** begin Provided entries **

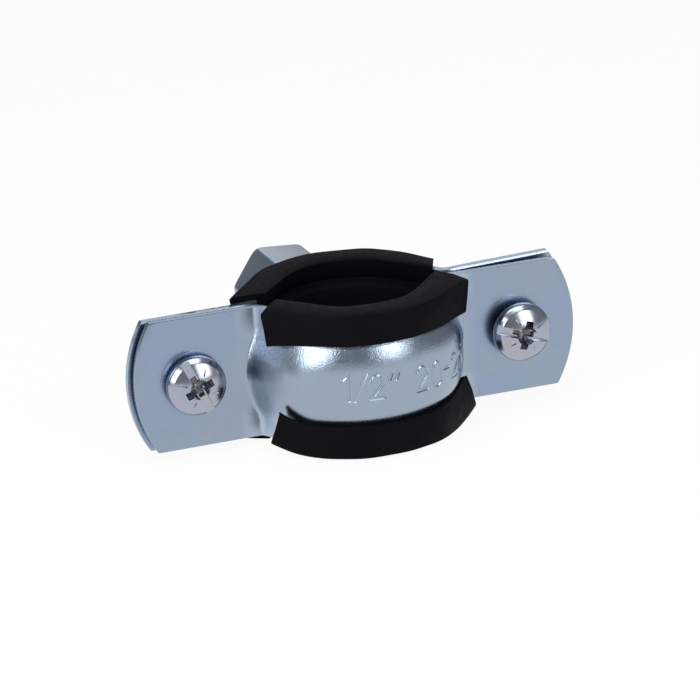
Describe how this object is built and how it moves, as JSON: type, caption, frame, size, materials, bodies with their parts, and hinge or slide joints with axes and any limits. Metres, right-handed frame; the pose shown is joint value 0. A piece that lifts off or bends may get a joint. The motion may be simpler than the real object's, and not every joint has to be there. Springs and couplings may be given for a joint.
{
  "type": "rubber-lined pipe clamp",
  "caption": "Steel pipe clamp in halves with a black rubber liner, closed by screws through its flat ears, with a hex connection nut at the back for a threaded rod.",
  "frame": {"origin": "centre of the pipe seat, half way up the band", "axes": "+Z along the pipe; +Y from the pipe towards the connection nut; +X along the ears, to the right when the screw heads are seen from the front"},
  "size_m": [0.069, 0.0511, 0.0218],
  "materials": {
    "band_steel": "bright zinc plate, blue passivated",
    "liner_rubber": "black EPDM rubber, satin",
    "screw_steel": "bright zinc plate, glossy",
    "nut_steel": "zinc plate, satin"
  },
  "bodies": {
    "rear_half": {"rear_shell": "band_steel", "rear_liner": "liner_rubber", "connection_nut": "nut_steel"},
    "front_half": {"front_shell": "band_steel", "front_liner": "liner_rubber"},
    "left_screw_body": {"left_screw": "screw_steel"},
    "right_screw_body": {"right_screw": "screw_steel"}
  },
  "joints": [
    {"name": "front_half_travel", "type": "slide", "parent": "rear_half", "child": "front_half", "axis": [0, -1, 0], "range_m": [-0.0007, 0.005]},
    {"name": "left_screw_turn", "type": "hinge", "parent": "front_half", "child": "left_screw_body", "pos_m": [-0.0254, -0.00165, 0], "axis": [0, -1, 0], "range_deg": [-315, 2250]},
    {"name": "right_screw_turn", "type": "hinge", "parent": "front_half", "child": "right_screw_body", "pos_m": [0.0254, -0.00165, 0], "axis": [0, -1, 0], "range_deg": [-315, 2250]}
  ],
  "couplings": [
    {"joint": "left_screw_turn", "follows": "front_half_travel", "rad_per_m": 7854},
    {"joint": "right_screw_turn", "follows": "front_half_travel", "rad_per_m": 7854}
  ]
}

** end Provided entries **
** begin Provided entries **

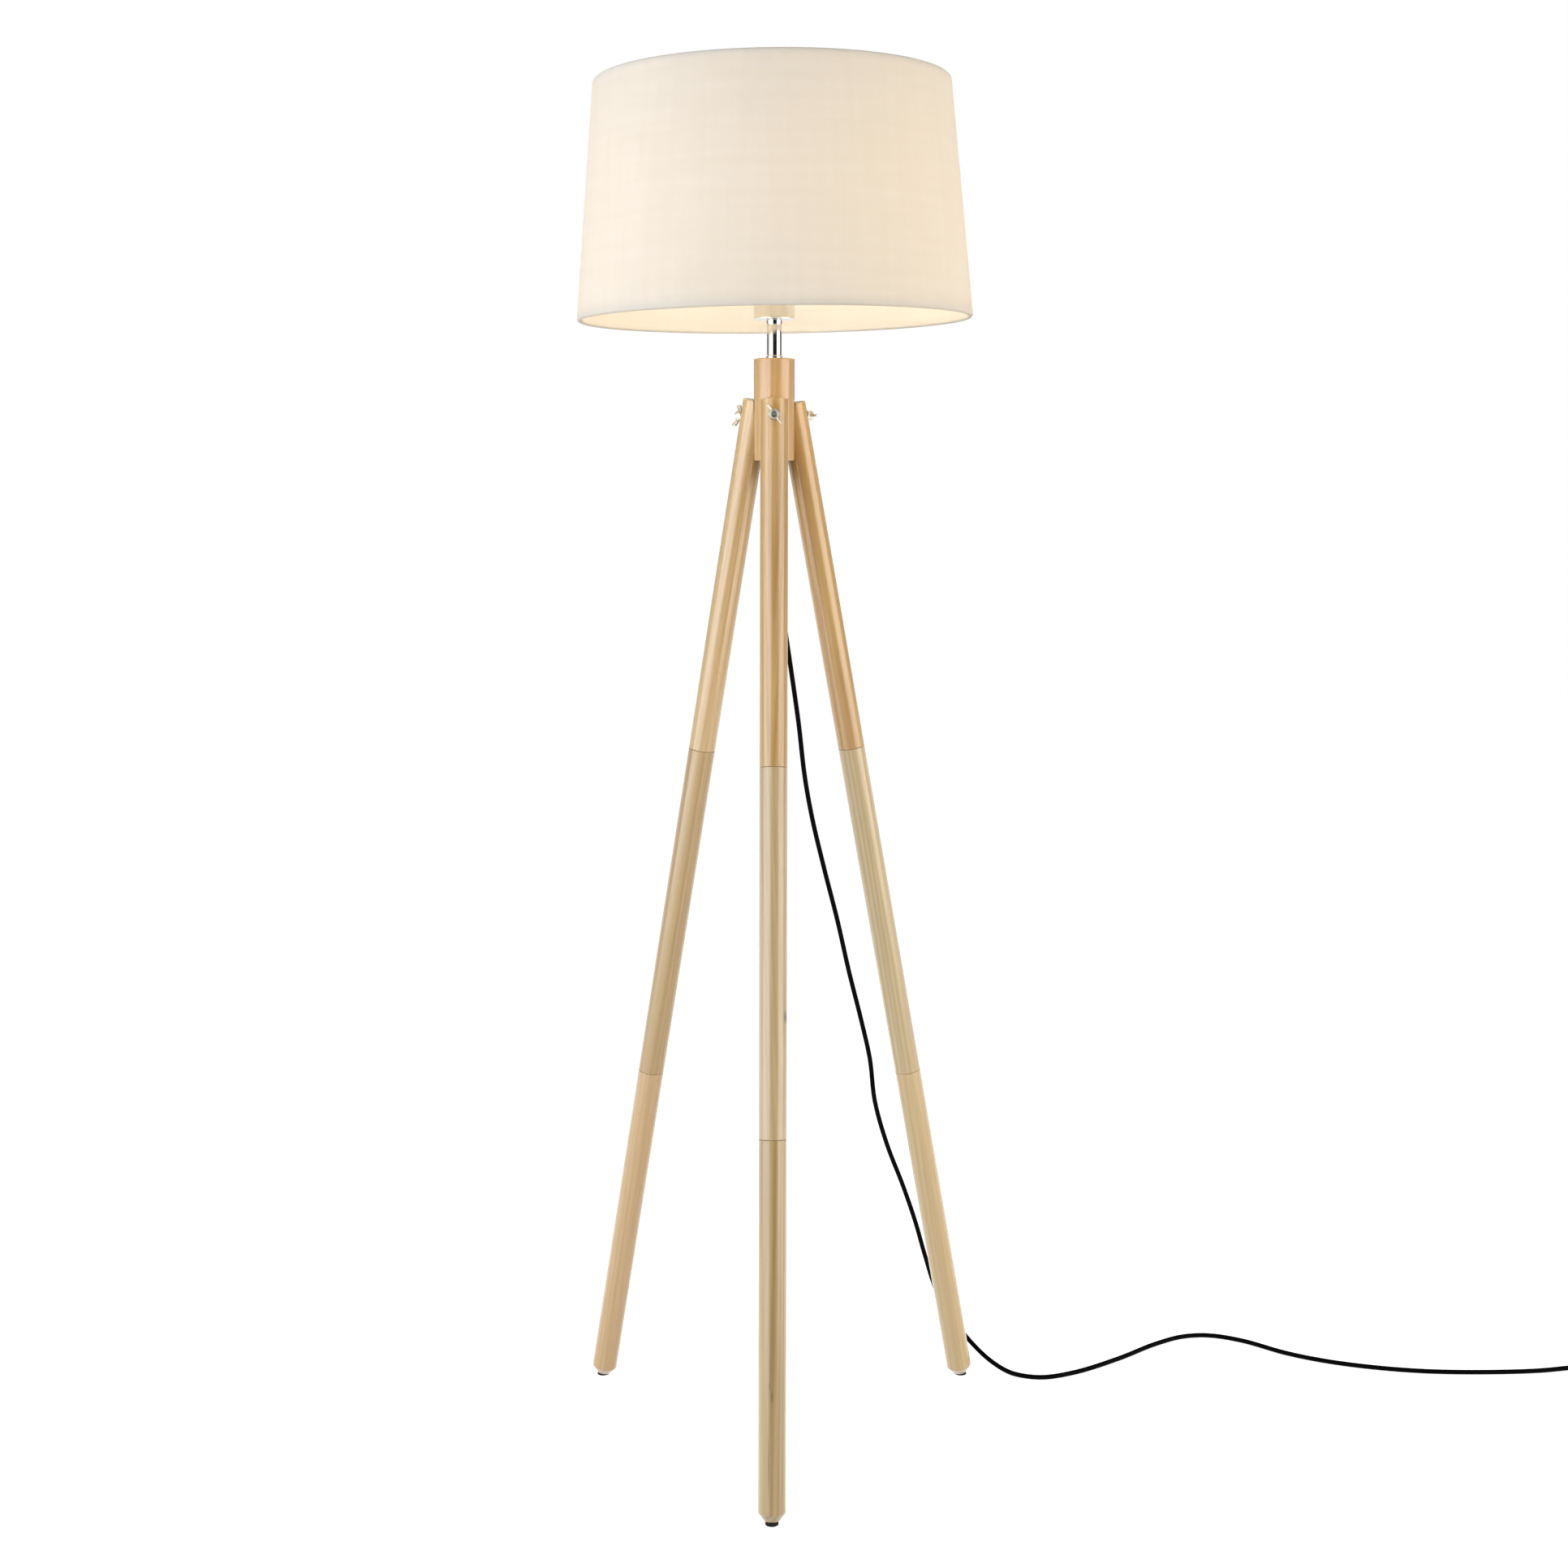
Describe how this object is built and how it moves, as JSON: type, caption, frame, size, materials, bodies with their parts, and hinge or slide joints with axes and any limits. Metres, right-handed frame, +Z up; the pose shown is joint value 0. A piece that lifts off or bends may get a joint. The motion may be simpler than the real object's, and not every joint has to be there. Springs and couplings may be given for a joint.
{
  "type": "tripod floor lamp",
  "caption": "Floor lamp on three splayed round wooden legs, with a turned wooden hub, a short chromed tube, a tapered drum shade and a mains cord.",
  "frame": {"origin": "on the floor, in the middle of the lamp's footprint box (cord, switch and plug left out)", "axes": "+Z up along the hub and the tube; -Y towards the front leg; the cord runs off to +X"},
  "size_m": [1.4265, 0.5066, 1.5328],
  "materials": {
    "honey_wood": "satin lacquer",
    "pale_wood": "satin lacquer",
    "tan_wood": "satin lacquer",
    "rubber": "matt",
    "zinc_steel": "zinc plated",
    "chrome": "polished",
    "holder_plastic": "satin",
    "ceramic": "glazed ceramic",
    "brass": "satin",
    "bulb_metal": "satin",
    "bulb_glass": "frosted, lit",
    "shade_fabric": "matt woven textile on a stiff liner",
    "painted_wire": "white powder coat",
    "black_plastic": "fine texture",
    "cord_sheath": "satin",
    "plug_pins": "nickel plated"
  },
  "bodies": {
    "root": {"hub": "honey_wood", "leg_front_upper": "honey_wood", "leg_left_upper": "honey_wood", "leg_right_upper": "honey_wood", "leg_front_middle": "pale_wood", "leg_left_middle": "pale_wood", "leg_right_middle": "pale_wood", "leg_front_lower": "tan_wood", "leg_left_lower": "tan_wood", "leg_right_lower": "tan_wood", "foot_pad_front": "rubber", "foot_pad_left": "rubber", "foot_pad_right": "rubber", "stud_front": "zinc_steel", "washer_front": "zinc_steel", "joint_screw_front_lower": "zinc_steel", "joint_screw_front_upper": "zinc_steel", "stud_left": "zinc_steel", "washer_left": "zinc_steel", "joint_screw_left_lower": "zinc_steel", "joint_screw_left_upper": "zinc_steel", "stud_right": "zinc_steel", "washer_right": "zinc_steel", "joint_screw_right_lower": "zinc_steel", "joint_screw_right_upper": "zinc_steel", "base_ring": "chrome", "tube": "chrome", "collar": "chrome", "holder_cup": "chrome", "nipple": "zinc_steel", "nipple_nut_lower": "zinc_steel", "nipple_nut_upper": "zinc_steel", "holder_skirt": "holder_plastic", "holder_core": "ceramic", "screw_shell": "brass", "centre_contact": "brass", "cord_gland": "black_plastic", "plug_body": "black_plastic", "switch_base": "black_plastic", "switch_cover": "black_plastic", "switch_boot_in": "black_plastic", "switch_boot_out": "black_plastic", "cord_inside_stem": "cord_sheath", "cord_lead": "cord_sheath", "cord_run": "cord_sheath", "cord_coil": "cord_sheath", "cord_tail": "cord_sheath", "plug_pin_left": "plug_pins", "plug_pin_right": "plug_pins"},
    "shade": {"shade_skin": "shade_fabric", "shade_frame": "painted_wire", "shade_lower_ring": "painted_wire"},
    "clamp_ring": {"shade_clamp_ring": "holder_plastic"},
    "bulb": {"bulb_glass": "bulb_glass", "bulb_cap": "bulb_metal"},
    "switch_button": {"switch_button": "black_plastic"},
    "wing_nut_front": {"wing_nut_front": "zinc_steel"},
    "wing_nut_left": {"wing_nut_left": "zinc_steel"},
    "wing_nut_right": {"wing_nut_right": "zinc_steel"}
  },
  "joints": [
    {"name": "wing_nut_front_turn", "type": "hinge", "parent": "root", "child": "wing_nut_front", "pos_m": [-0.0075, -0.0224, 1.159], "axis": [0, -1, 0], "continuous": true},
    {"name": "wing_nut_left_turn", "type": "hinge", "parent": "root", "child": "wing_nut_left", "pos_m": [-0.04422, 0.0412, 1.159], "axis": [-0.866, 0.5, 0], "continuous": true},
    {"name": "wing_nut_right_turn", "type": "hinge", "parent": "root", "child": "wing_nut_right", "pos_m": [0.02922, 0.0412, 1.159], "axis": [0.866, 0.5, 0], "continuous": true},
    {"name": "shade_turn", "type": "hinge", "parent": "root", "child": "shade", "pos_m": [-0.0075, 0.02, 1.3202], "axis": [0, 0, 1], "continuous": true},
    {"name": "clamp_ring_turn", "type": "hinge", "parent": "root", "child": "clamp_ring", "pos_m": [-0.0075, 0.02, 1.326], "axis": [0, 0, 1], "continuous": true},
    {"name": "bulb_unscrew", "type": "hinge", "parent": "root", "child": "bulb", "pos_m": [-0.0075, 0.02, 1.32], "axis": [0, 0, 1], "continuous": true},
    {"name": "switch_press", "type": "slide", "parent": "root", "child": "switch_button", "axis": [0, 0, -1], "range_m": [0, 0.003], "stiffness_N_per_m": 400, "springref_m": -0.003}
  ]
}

** end Provided entries **
** begin Provided entries **

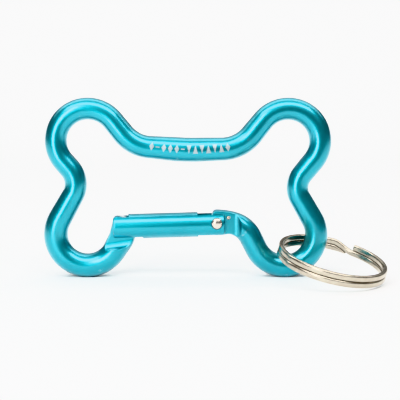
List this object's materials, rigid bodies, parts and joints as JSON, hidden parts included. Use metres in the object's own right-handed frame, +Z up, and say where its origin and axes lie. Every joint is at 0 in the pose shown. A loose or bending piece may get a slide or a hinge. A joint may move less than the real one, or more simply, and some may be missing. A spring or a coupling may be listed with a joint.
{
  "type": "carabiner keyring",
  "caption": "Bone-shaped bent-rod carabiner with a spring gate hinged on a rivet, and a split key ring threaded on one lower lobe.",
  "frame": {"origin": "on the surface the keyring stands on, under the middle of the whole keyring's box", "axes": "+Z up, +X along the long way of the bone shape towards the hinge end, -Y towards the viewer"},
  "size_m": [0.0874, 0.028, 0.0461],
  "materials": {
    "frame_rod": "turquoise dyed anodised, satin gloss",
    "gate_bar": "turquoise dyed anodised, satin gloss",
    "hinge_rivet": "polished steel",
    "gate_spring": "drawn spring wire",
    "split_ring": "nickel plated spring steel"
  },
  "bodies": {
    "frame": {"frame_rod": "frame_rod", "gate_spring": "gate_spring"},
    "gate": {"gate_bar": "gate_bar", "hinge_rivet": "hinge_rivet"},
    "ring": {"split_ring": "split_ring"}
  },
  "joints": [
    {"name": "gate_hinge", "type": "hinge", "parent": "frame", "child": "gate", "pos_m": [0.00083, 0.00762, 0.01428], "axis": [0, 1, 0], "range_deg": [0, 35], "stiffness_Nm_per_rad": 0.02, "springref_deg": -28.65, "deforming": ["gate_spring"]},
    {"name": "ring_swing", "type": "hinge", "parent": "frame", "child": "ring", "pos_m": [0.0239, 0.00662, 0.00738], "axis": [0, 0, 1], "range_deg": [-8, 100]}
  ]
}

** end Provided entries **

- _Problem requirements_
Select and copy each line from the data that includes the word "shown".

- _Completed exercise_
Describe how this object is built and how it moves, as JSON: type, caption, frame, size, materials, bodies with their parts, and hinge or slide joints with axes and any limits. Metres, right-handed frame; the pose shown is joint value 0. A piece that lifts off or bends may get a joint. The motion may be simpler than the real object's, and not every joint has to be there. Springs and couplings may be given for a joint.
Describe how this object is built and how it moves, as JSON: type, caption, frame, size, materials, bodies with their parts, and hinge or slide joints with axes and any limits. Metres, right-handed frame, +Z up; the pose shown is joint value 0. A piece that lifts off or bends may get a joint. The motion may be simpler than the real object's, and not every joint has to be there. Springs and couplings may be given for a joint.
List this object's materials, rigid bodies, parts and joints as JSON, hidden parts included. Use metres in the object's own right-handed frame, +Z up, and say where its origin and axes lie. Every joint is at 0 in the pose shown. A loose or bending piece may get a slide or a hinge. A joint may move less than the real one, or more simply, and some may be missing. A spring or a coupling may be listed with a joint.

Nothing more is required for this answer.